Michael Frayn’s meta-farce gets a finely honed frenetic revival that’s a tonic of laughter in these trying times

With the country heading to hell in a handcart, and Extinction Rebellion banging their apocalyptic drums outside the theatre door, the only sane solution is to slip inside and laugh like a maniac at dropped trousers and panicking actors slipping over on tinned fish.

As Lloyd Dallas, sardonic director of the dismal regional farce Nothing On reminds his cast: 'it's all about doors, sardines and boxes'.

And so it is. Farces are driven not by character, but by entrances, exits, multiple props, and misunderstandings - although that doesn't stop Garry Lejeune, an actor playing a randy estate agent entertainingly enquiring about his motivation.

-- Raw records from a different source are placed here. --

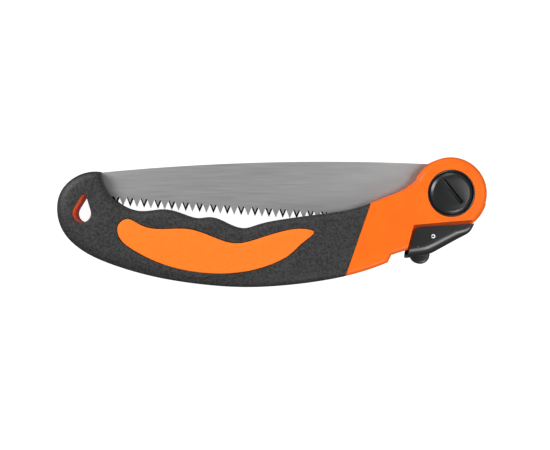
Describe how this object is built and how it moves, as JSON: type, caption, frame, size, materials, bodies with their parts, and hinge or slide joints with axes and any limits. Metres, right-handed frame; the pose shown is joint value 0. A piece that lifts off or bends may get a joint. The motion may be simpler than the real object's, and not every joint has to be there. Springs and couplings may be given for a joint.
{
  "type": "folding pruning saw",
  "caption": "Folding hand saw: curved rubber grip with side inlays, swinging toothed blade, coin-slot pivot and sprung lock lever.",
  "frame": {"origin": "on the blade's pivot axis, on the flat outer face of the far cap that the folded saw rests on", "axes": "+X from the tail of the handle to the pivot, +Y from the handle's back to its slot side, +Z through the thickness, from the face it rests on to the face with the coin slot"},
  "size_m": [0.2222, 0.0672, 0.022],
  "materials": {
    "orange_moulding": "satin moulded nylon, bright orange",
    "black_rubber": "matt thermoplastic rubber with a fine grain, black",
    "orange_rubber": "matt thermoplastic rubber, orange",
    "blade_steel": "satin ground tool steel, brushed along its length",
    "black_moulding": "satin moulded nylon, black",
    "acetal": "natural acetal",
    "plated_steel": "bright zinc plate",
    "spring_steel": "drawn spring wire"
  },
  "bodies": {
    "handle": {"handle_core": "orange_moulding", "soft_grip": "black_rubber", "grip_inlay_near": "orange_rubber", "grip_inlay_far": "orange_rubber", "pivot_bushing": "plated_steel", "blade_washer_near": "acetal", "blade_washer_far": "acetal", "wave_washer": "plated_steel", "nut_washer": "plated_steel", "pivot_nut": "plated_steel", "nut_cap": "black_moulding", "lever_spring": "spring_steel"},
    "blade": {"blade": "blade_steel"},
    "adjuster": {"pivot_cap": "black_moulding", "pivot_bolt": "plated_steel"},
    "lever": {"lock_lever": "black_moulding", "lock_pawl": "plated_steel", "lever_pin": "plated_steel"}
  },
  "joints": [
    {"name": "blade_swing", "type": "hinge", "parent": "handle", "child": "blade", "pos_m": [0, 0, 0.011], "axis": [0, 0, -1], "range_deg": [0, 165]},
    {"name": "lever_press", "type": "hinge", "parent": "handle", "child": "lever", "pos_m": [-0.0093, -0.0221, 0.011], "axis": [0, 0, -1], "range_deg": [-3.5, 4], "stiffness_Nm_per_rad": 0.6, "deforming": ["lever_spring"]},
    {"name": "adjuster_turn", "type": "hinge", "parent": "handle", "child": "adjuster", "pos_m": [0, 0, 0.0205], "axis": [0, 0, 1], "range_deg": [-45, 45]}
  ]
}
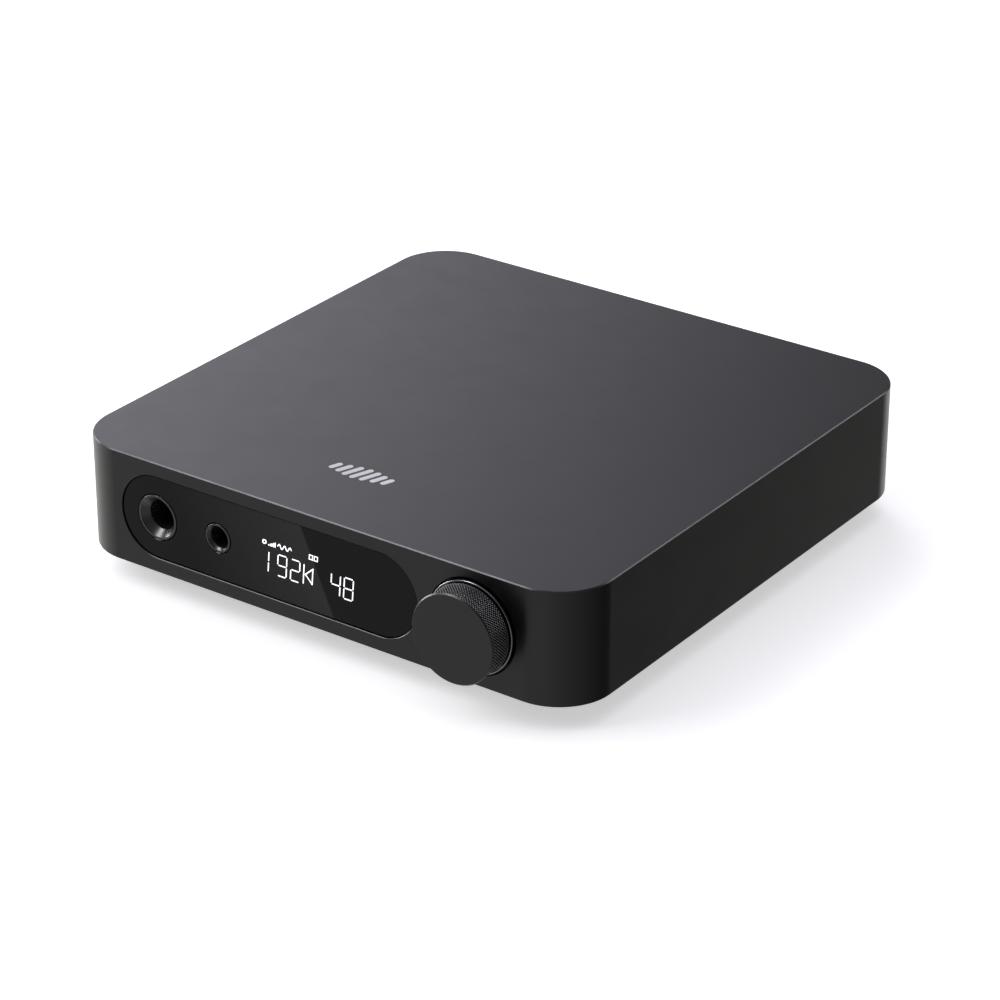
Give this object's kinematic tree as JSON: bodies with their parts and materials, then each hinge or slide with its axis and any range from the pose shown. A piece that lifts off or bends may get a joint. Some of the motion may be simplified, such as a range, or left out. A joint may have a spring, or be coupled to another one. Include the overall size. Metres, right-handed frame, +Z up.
{
  "type": "desktop dac",
  "caption": "Low square desktop DAC and headphone amplifier with rounded corners, pill-shaped front window with jacks and display, and a knurled volume knob.",
  "frame": {"origin": "on the table, under the middle of the whole object", "axes": "+Z up, -Y out of the front with the knob and jacks, +X to the right seen from the front"},
  "size_m": [0.133, 0.147, 0.0323],
  "materials": {
    "dark_anodised": "satin anodised",
    "knob_anodised": "satin anodised, knurled band",
    "black_gloss": "glossy",
    "black_plastic": "moulded",
    "grey_plastic": "moulded",
    "rubber": "matt",
    "steel": "plated",
    "black_steel": "powder coated",
    "gold": "gold plated",
    "copper_film": "polyimide film",
    "green_board": "solder mask",
    "black_board": "solder mask",
    "chip": "moulded",
    "display_glass": "glass faced module",
    "white_core": "moulded",
    "red_core": "moulded",
    "orange_core": "moulded",
    "aluminium_can": "satin"
  },
  "bodies": {
    "enclosure": {"body_shell": "dark_anodised", "front_window": "black_gloss", "display_frame": "black_plastic", "jack_635_housing": "black_plastic", "jack_44_housing": "black_plastic", "board_header": "black_plastic", "output_relay": "black_plastic", "line_out_housing": "black_plastic", "coax_housing": "black_plastic", "optical_housing": "black_plastic", "usb_c_tongue": "black_plastic", "dc_jack_housing": "black_plastic", "encoder_housing": "grey_plastic", "foot_front_left": "rubber", "foot_front_right": "rubber", "foot_rear_left": "rubber", "foot_rear_right": "rubber", "board_screw_1": "steel", "board_screw_2": "steel", "board_screw_3": "steel", "board_screw_4": "steel", "switch_dome": "steel", "encoder_nut": "steel", "clock_oscillator": "steel", "usb_c_shell": "steel", "dc_jack_pin": "steel", "bottom_cover": "black_steel", "rear_panel": "black_steel", "cover_screw_front_left": "black_steel", "cover_screw_front_right": "black_steel", "cover_screw_rear_left": "black_steel", "cover_screw_rear_right": "black_steel", "rear_screw_left": "black_steel", "rear_screw_right": "black_steel", "jack_635_tip_spring": "gold", "jack_635_sleeve_spring": "gold", "jack_44_contact_spring": "gold", "rca_left_shell": "gold", "rca_right_shell": "gold", "coax_shell": "gold", "display_ribbon": "copper_film", "main_board": "green_board", "front_board": "green_board", "ladder_board": "black_board", "usb_chip": "chip", "logic_chip": "chip", "amp_chip_left": "chip", "amp_chip_right": "chip", "power_inductor": "chip", "display_panel": "display_glass", "rca_left_core": "white_core", "rca_right_core": "red_core", "coax_core": "orange_core", "filter_capacitor_1": "aluminium_can", "filter_capacitor_2": "aluminium_can"},
    "rotor": {"encoder_rotor": "black_plastic"},
    "knob": {"volume_knob": "knob_anodised", "knob_insert": "grey_plastic", "encoder_shaft": "steel"},
    "flap": {"optical_shutter": "grey_plastic"}
  },
  "joints": [
    {"name": "knob_turn", "type": "hinge", "parent": "enclosure", "child": "rotor", "pos_m": [0.0411, -0.06665, 0.0192], "axis": [0, 1, 0], "continuous": true},
    {"name": "knob_press", "type": "slide", "parent": "rotor", "child": "knob", "axis": [0, 1, 0], "range_m": [0, 0.0005], "stiffness_N_per_m": 3000, "springref_m": -0.0007},
    {"name": "flap_swing", "type": "hinge", "parent": "enclosure", "child": "flap", "pos_m": [-0.004, 0.06605, 0.02125], "axis": [1, 0, 0], "range_deg": [-80, 0], "stiffness_Nm_per_rad": 0.0004, "springref_deg": 28.65}
  ]
}
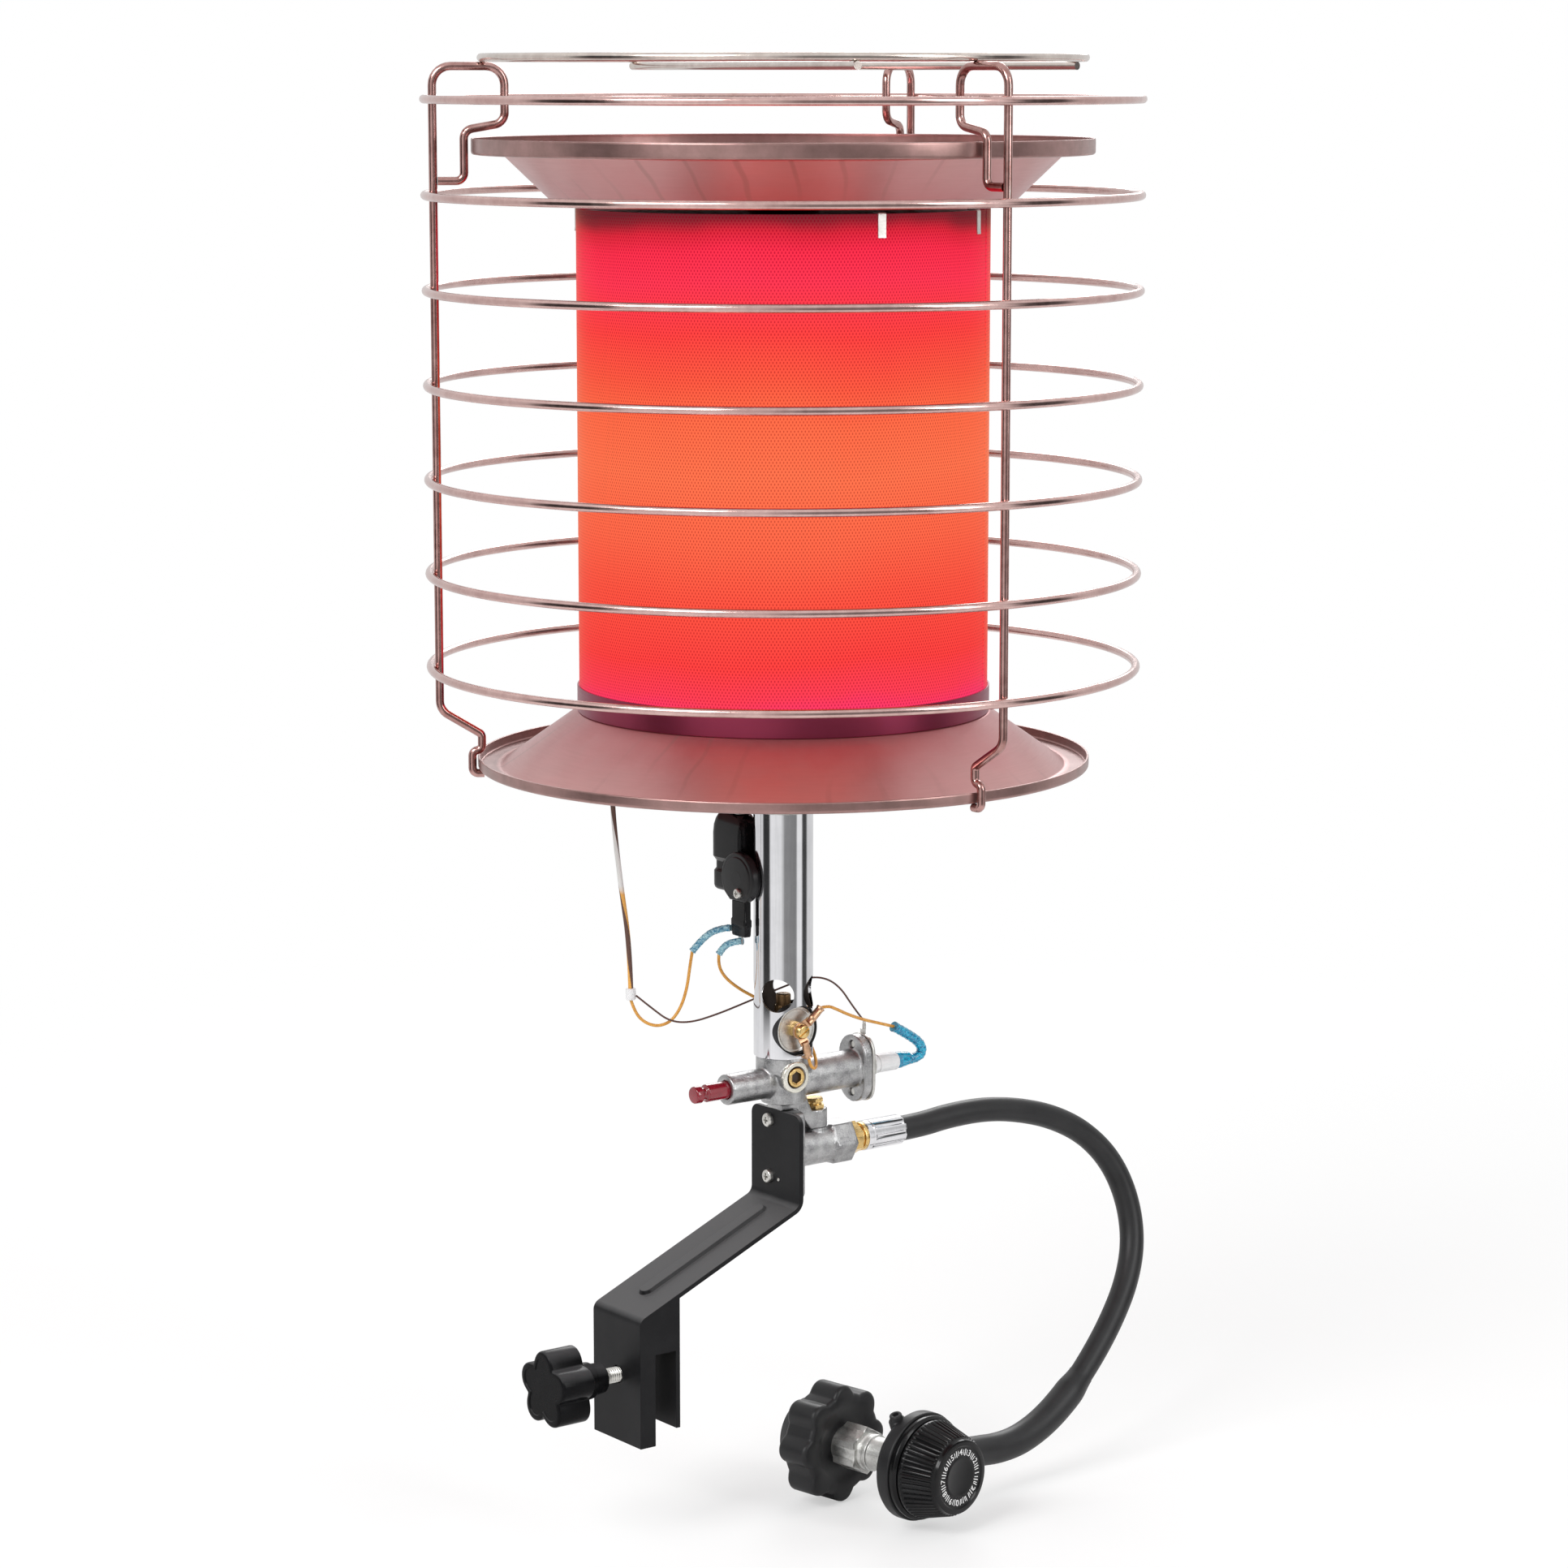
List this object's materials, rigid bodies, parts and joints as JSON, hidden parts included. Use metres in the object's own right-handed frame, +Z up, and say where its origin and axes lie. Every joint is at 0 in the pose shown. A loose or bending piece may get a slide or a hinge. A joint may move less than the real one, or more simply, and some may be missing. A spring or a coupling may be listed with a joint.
{
  "type": "portable propane heater",
  "caption": "Tank-top propane heater with an all-round radiant head in a wire guard, gas valve with push button, collar clamp, hose and regulator.",
  "frame": {"origin": "middle of the clamp's slot, where the tank collar's rim stops against it", "axes": "+Z up along the burner post, -Y the side of the push button and the thumbscrew, +Y the gas inlet"},
  "size_m": [0.3556, 0.4019, 0.7384],
  "materials": {
    "chrome_wire": "polished",
    "reflector_steel": "bright",
    "emitter_mesh": "perforated, glowing in use",
    "heat_tinted_steel": "satin",
    "zinc_plate": "zinc plated",
    "chrome_tube": "polished",
    "brass": "turned",
    "copper": "satin",
    "black_rubber": "satin",
    "black_plastic": "satin",
    "black_gloss": "gloss",
    "cast_aluminium": "cast",
    "red_plastic": "gloss",
    "spring_steel": "bright",
    "white_plastic": "satin",
    "black_paint": "satin powder coat",
    "orange_insulation": "satin",
    "brown_insulation": "satin",
    "blue_sleeving": "clear"
  },
  "bodies": {
    "heater": {"guard_rings_low": "chrome_wire", "guard_rings_high": "chrome_wire", "guard_uprights": "chrome_wire", "top_grate": "chrome_wire", "top_reflector": "reflector_steel", "tie_rod": "zinc_plate", "emitter_screen": "emitter_mesh", "emitter_cap": "heat_tinted_steel", "emitter_base": "heat_tinted_steel", "screen_clips": "zinc_plate", "burner_drum": "emitter_mesh", "burner_head": "brass", "lower_dish": "reflector_steel", "post_collar": "zinc_plate", "thermocouple": "zinc_plate", "burner_tube": "chrome_tube", "gas_orifice": "brass", "terminal_disc": "zinc_plate", "terminal_grommet": "black_rubber", "terminal_lugs": "copper", "terminal_screw": "brass", "switch_housing": "black_plastic", "switch_cover": "black_plastic", "switch_terminals": "zinc_plate", "switch_clip": "zinc_plate", "valve_body": "cast_aluminium", "valve_spring": "spring_steel", "magnet_unit": "zinc_plate", "magnet_plate": "zinc_plate", "pan_screws": "zinc_plate", "lead_connector": "white_plastic", "test_plug": "brass", "inlet_block": "cast_aluminium", "bleed_screw": "brass", "inlet_adapter": "brass", "hose_ferrule": "chrome_tube", "bracket": "black_paint", "clamp_nut": "zinc_plate", "gas_hose": "black_rubber", "hose_sleeve": "black_rubber", "regulator_body": "black_paint", "regulator_bonnet": "black_plastic", "regulator_diaphragm": "black_rubber", "regulator_spring": "spring_steel", "inlet_nipple": "zinc_plate", "thermocouple_lead": "brown_insulation", "switch_lead": "orange_insulation", "return_lead": "orange_insulation", "magnet_lead": "orange_insulation", "ground_lead": "brown_insulation", "lead_tie": "white_plastic", "terminal_sleeves": "blue_sleeving"},
    "button": {"valve_button": "red_plastic", "valve_spindle": "brass"},
    "regulator_dial": {"regulator_knob": "black_gloss"},
    "tank_nut": {"qcc_nut": "black_plastic"},
    "pad": {"clamp_pad": "zinc_plate"},
    "thumbscrew": {"clamp_screw": "zinc_plate", "star_knob": "black_gloss"},
    "tilt_ball": {"switch_ball": "zinc_plate"}
  },
  "joints": [
    {"name": "button_push", "type": "slide", "parent": "heater", "child": "button", "axis": [0, 1, 0], "range_m": [0, 0.008], "stiffness_N_per_m": 400, "springref_m": -0.003, "deforming": ["valve_spring"]},
    {"name": "regulator_dial_turn", "type": "hinge", "parent": "heater", "child": "regulator_dial", "pos_m": [0.0065, 0.1121, -0.07], "axis": [0.9848, 0.1736, 0], "range_deg": [-150, 150]},
    {"name": "tank_nut_spin", "type": "hinge", "parent": "heater", "child": "tank_nut", "pos_m": [0.0065, 0.1121, -0.07], "axis": [0.9848, 0.1736, 0], "continuous": true},
    {"name": "pad_slide", "type": "slide", "parent": "heater", "child": "pad", "axis": [0, 1, 0], "range_m": [-0.0048, 0.0055]},
    {"name": "thumbscrew_turn", "type": "hinge", "parent": "pad", "child": "thumbscrew", "pos_m": [0, 0, -0.013], "axis": [0, 1, 0], "range_deg": [-1380, 1580]},
    {"name": "tilt_ball_rise", "type": "slide", "parent": "heater", "child": "tilt_ball", "axis": [0, 0, 1], "range_m": [0, 0.0095]}
  ],
  "couplings": [
    {"joint": "pad_slide", "follows": "thumbscrew_turn", "m_per_rad": 0.00019894}
  ]
}
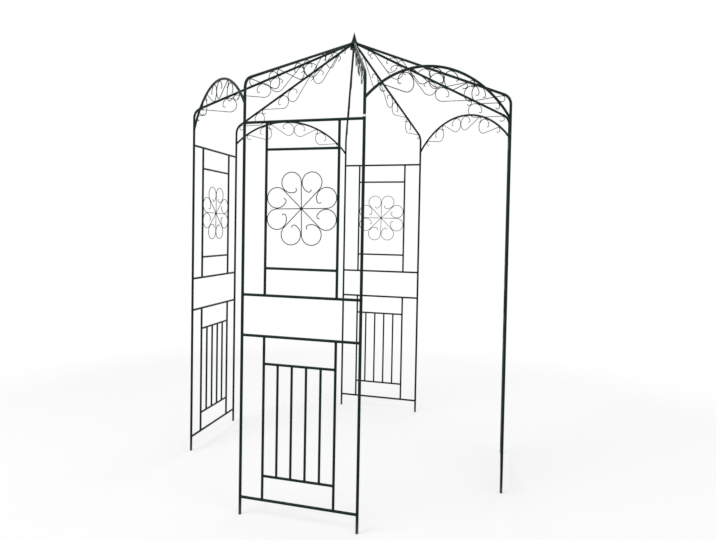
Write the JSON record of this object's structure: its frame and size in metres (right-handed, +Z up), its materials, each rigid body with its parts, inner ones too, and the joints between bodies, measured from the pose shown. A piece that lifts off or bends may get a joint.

Long before The Play That Goes Wrong colonised this territory, Michael Frayn got the idea for his meta-farce after watching a performance of his play The Two of Us from backstage right here at The Garrick.

The controlled chaos of Tom Briers and Lynn Redgrave swapping multiple characters was just as entertaining as sitting out front he thought.

Thus we first see a scene from this terrible touring production during its tortuous late-night tech rehearsal, then again from backstage, half way through the run, and finally from the front as the set falls apart and the cast are at each other's throats.

There's deaf dypsomaniac Selsdon Mowbray, who must be kept from the bottle, Meera Syal's queen bee Dotty Otley, and lothario director Lloyd (Lloyd Evans) the centre of a love triangle that must be smoothed over with flowers before he can dash off to direct Richard III.

Hats off to director Jeremy Herrin for the sheer choreography of Act II, an intricate, precision-timed frenzy of dropped contact lenses, nosebleeds, plates of sardines and axe-wielding as Lejeune goes postal.

As each act speeds up, cast relations deteriorate, hysteria mounts and actors lose their fragile grip on the flimsy material, they heroically try to hit their cues, while furiously ad-libbing and going tits up over the furniture.

Farce is a celebration of human frailty and there's so much if it here, alongside an affectionate nod to the near-vanished regional repertory theatre.

It's unashamedly slapstick, mired in crummy 80s mores, there's no learning moment, and you won't leave the theatre a better person.

But you might just feel better about the impending end of the world.